AOEG will seek both financial partners and working partners to make the marketplace a reality at this foundational stage – partners it believes share the vision for wave and tidal contributions to a decarbonised planet.
“We are looking to socialise the whole concept of ocean energy,” Ogg says. “We want this marketplace to be the catalyst for commercial projects, for developers to understand what an optimised energy system could look like and how it could work on their foreshore.
“There is no place in the world where there is a consolidated base of knowledge and data to explain how this works; to understand the cost/benefits of ocean energy.
“This will be not just an attraction, but will put the spotlight on Albany as an innovation hub. Having a research centre almost adjacent extends the appeal of the physical site. It advances that need for knowledge.
“The end game is to show the possibilities of integrated renewable energy and work with project developers on the design, costs and even the supply of integrated energy systems.”

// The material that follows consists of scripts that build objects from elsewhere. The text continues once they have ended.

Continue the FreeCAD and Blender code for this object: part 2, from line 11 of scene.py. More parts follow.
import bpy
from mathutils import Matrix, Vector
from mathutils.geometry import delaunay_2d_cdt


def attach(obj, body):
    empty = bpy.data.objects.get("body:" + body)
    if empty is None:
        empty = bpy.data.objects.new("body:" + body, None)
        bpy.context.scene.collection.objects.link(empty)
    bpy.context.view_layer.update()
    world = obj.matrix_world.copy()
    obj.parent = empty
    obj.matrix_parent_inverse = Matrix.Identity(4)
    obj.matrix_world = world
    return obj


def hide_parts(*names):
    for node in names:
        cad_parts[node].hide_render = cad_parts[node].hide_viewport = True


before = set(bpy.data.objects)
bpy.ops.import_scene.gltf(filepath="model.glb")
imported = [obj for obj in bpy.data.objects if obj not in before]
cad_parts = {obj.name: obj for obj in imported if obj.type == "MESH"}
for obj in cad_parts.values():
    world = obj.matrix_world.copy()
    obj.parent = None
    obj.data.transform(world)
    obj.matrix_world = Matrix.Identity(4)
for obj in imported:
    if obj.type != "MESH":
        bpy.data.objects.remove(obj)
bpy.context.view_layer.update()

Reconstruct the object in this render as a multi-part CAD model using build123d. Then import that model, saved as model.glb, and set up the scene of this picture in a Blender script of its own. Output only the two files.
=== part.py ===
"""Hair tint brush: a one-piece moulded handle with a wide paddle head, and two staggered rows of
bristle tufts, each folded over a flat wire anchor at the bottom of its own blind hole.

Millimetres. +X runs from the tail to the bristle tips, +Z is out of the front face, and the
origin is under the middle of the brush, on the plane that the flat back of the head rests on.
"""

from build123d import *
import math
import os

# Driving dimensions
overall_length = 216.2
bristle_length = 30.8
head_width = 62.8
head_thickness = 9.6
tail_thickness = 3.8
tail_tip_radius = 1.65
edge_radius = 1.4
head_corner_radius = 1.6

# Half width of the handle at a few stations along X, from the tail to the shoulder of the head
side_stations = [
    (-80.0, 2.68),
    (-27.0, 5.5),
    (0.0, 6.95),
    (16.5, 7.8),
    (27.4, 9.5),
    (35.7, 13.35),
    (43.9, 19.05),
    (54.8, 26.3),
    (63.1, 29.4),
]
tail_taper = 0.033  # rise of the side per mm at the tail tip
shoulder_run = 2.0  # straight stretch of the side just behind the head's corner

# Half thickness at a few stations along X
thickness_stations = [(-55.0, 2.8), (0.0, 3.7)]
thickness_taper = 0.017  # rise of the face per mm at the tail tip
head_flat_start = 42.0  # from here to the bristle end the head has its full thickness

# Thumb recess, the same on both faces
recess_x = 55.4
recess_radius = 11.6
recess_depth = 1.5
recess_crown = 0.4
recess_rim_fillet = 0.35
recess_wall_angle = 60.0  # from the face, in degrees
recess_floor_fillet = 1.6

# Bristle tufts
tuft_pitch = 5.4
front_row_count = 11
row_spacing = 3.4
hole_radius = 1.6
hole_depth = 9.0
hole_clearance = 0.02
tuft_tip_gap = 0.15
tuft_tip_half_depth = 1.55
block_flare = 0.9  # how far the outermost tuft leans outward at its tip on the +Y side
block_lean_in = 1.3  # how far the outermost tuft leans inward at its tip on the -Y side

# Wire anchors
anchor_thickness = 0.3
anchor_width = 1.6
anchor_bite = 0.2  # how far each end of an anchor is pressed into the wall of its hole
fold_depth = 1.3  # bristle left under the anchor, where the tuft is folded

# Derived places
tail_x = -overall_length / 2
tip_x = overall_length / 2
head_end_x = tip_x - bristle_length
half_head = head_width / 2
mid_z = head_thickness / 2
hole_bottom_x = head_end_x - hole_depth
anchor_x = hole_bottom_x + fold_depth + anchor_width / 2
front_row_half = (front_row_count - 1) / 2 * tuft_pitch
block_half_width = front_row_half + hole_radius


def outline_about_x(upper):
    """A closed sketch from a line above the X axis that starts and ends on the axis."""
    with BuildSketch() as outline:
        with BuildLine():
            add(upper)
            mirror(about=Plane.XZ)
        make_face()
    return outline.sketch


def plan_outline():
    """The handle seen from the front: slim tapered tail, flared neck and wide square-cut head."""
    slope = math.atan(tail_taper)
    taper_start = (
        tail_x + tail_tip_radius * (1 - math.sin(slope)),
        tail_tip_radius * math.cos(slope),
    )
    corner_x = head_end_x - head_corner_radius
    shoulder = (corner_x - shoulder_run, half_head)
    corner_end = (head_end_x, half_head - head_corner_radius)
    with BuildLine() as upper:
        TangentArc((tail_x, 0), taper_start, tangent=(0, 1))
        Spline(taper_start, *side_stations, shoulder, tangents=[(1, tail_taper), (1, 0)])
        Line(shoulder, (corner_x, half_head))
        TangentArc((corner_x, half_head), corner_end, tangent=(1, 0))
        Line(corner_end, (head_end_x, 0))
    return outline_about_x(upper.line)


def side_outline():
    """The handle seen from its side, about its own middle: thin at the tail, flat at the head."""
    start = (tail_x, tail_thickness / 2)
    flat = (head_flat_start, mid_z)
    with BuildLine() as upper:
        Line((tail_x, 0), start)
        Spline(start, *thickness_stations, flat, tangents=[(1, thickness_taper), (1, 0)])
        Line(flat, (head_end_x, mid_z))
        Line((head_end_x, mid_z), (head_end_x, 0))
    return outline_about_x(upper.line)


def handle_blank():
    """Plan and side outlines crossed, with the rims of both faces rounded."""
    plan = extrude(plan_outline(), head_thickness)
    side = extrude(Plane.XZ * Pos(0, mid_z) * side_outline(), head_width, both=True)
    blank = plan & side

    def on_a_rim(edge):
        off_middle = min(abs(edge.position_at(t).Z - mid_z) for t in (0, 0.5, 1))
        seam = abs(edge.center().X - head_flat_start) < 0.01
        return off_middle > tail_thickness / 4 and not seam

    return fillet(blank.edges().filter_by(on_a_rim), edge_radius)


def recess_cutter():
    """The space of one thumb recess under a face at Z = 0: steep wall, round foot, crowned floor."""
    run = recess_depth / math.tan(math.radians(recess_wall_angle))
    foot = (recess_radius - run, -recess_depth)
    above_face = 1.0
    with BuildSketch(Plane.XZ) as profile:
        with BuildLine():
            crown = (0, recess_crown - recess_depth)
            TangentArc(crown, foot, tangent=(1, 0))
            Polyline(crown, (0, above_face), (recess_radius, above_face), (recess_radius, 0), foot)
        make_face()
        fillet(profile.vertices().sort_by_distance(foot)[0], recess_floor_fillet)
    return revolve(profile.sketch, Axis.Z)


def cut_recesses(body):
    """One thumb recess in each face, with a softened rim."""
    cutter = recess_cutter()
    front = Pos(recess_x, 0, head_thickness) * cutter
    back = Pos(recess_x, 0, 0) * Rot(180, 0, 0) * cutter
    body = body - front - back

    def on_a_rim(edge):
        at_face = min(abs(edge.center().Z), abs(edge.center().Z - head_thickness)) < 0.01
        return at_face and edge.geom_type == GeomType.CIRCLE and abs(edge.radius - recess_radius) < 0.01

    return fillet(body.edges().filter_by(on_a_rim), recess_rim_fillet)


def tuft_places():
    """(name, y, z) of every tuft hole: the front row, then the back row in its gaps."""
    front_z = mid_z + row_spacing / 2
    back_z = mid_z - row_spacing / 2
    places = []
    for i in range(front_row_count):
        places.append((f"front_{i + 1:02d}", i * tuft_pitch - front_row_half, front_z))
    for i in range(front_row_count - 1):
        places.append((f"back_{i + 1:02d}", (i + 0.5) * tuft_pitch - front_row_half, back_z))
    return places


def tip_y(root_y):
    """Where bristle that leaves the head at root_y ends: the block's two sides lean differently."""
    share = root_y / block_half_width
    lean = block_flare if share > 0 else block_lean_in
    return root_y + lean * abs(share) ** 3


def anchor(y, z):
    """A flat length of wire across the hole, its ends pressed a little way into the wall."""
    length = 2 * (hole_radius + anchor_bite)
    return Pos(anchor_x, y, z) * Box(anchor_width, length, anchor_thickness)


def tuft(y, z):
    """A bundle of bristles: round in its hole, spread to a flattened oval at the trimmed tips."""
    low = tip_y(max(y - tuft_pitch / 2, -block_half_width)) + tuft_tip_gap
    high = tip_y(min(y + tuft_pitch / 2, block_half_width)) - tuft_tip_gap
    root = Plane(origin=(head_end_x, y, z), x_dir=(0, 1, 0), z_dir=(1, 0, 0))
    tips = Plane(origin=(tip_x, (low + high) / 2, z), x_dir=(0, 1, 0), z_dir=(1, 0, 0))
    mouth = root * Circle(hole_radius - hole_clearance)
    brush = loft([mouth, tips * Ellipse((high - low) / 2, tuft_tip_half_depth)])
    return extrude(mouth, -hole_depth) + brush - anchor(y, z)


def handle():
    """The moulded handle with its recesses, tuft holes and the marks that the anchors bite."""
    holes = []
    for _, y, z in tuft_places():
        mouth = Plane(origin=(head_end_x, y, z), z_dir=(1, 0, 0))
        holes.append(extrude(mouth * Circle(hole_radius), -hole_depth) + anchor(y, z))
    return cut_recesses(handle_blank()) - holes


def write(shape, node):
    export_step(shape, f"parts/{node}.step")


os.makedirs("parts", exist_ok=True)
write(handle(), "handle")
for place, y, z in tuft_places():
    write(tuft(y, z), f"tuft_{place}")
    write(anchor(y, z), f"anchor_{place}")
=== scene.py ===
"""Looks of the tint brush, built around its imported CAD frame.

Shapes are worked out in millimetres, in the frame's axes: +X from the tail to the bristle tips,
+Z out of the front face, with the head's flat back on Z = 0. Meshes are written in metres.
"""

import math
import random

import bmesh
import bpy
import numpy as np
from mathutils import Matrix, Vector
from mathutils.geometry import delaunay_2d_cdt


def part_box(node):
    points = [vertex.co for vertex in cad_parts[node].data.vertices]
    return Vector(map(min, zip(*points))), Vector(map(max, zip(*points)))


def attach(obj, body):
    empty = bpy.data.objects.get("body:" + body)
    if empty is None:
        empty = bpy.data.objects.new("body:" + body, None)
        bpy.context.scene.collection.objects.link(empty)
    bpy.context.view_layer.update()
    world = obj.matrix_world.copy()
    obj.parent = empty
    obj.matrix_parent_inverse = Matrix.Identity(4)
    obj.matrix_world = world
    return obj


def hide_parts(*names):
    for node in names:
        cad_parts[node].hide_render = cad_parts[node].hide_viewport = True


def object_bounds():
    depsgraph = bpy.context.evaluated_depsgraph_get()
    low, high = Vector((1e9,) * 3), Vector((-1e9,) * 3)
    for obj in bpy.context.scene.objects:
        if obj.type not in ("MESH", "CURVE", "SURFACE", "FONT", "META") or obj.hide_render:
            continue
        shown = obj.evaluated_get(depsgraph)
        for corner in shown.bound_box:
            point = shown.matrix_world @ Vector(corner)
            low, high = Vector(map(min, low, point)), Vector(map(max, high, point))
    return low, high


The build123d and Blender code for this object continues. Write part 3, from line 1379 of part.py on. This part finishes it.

Ogg says as ocean energy progresses around the world, it is time to present it as an integral part of new offshore energy projects, and to look at ocean energy to enable desalination projects. He says it is time to look at synergies with deep sea aquaculture, and consider the possibilities for ports and harbours and offshore platforms, as the oil and gas industry looks to decarbonise its production.
“It will happen, but it is anybody’s guess how long it will take,” he says. “And that’s our pressure point. We need to find the visionaries who can see the limitless potential and collectively help catalyse the next stages of adoption.
“Initially, we’ll focus on Blue Economy markets, places where energy is already expensive, unreliable and carbon heavy.”
In the interim, AOEG continues to work towards a visible integrated energy system that will bring tourists, researchers and developers together on a site that both marks the end of the whale hunting era and the beginning of another, more sustainable energy era.